Even at that, viewing the onset of the new kinetic military action against contemporary social realities in the country, betrays an ominous ring around the dispensation simply because the core targets of the kinetic warfare initiative – apart from the purely criminal elements among them, are not foreign but domestic threats, which implies in the main, fellow Nigerians. Granted that they may have adopted outlandish mindsets and political persuasions which drive them into eccentric tendencies including armed resistance to constituted authority, they qualify technically as rebels with respective causes. Tackling all of such trouble makers across the country, with the same consideration may prove counterproductive, as the country may be mixing different characters in the same mould. The situation therefore calls for extreme discretion before the country is pushed inexorably into another round of in-house bloodletting, and this time of a horrendous proportion.

For one, the fact remains that perhaps apart from the Boko Haram insurgency which has clearly manifested sponsorship by predatory and expansionist foreign interests, much of the instances of militancy and anomy are reactions to the failure of governance in the country in one form or the other. Their nuisance value can therefore be seen as a fallout of the failure of the country to provide for negotiated and mutually accepted templates for co-existence among its constituent nation-states. This implies that the solution to their menace lies less on the battle field and more on the negotiation table. This consideration therefore vitiates the primacy placed by the government on military solutions, in place of promotion of consensus building, true democracy and good government.

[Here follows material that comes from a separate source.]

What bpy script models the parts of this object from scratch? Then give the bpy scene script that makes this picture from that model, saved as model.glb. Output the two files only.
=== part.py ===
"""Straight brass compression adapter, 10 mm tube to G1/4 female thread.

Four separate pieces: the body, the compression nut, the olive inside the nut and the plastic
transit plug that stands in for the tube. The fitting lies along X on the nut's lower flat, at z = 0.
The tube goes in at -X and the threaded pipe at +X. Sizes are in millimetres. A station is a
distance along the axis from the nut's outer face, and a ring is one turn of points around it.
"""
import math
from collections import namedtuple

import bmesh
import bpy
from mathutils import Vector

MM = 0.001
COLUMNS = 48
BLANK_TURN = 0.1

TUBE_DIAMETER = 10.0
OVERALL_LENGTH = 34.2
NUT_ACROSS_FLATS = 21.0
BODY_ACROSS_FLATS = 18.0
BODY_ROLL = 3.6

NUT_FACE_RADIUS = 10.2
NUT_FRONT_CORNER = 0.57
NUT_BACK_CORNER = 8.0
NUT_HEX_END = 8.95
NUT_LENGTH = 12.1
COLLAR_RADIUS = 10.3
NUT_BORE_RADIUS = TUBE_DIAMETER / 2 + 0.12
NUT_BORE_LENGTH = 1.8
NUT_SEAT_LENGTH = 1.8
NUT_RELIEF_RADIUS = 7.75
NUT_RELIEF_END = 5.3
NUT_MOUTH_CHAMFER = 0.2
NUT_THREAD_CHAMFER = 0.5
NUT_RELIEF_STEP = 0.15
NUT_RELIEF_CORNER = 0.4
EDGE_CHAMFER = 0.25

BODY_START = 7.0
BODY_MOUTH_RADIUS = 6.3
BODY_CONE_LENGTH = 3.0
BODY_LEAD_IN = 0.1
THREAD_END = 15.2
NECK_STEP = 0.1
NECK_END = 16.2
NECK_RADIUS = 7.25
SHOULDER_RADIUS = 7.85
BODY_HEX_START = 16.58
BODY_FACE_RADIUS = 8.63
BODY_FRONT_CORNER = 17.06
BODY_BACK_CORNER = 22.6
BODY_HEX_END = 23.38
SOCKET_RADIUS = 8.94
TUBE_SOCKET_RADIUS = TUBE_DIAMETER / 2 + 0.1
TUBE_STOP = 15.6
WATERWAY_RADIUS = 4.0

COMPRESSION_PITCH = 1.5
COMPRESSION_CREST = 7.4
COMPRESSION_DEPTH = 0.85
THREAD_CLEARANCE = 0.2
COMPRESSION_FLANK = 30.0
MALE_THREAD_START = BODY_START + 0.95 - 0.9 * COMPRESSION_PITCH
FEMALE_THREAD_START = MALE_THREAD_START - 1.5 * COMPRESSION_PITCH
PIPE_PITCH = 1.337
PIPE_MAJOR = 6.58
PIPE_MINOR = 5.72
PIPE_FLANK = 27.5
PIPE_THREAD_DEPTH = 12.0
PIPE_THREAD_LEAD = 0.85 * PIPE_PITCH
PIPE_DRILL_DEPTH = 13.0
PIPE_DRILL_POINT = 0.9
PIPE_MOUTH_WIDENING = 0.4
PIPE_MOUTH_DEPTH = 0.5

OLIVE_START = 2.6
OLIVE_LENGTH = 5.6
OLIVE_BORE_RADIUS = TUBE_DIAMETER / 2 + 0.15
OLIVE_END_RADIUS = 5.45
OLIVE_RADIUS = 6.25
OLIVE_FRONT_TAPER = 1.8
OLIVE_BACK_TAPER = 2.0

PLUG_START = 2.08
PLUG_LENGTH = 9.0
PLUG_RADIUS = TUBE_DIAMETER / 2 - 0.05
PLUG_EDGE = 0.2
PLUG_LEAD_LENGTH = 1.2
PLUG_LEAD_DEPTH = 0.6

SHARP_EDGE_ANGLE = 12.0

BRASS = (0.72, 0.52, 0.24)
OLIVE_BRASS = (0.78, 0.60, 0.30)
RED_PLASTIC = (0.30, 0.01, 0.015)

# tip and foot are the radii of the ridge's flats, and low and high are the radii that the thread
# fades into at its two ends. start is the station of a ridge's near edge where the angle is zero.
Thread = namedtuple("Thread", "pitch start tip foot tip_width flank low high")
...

It needs to be recalled that many of these anomic tendencies had always been driven by grudges against the political structure in the country, which were in existence during the military era, and only waited for the return to civil rule to manifest. That they are still manifesting and in more pronounced dimensions even during civil rule, accentuates the fact that the country’s social fabric still leaves much to be desired with respect to consensus building. And if, with the longer stay of the military in power than the combined episodes of democratic rule, the former failed to fulfill for Nigerians their aspirations for good governance, and the return to civil rule failed in the same direction, the situation calls for a more introspective approach, than a mechanistic battle-field approach.

To further accentuate the country’s dilemma is the fact that since the return to civil rule in 1999, it has been a disappointingly sad story of progressive decline of the country into the vortex of social meltdown, with the present level where the temptation is strong for the government to go most drastic, including deploying the proposed kinetic military action. However, a situation where everybody is angry with each other, and nobody wants to listen to the neighbor, is hardly a time to ratchet up hostilities by the government, as the Magashi’s take amounts to.

Rather, it will serve a more beneficial purpose for the country to activate all of its consensus building capacity, particularly the legislative establishment comprising the national and state assemblies acting in unison, to address the common concerns of friction in the country.

Indeed, jaw jaw, not war war, is the way forward.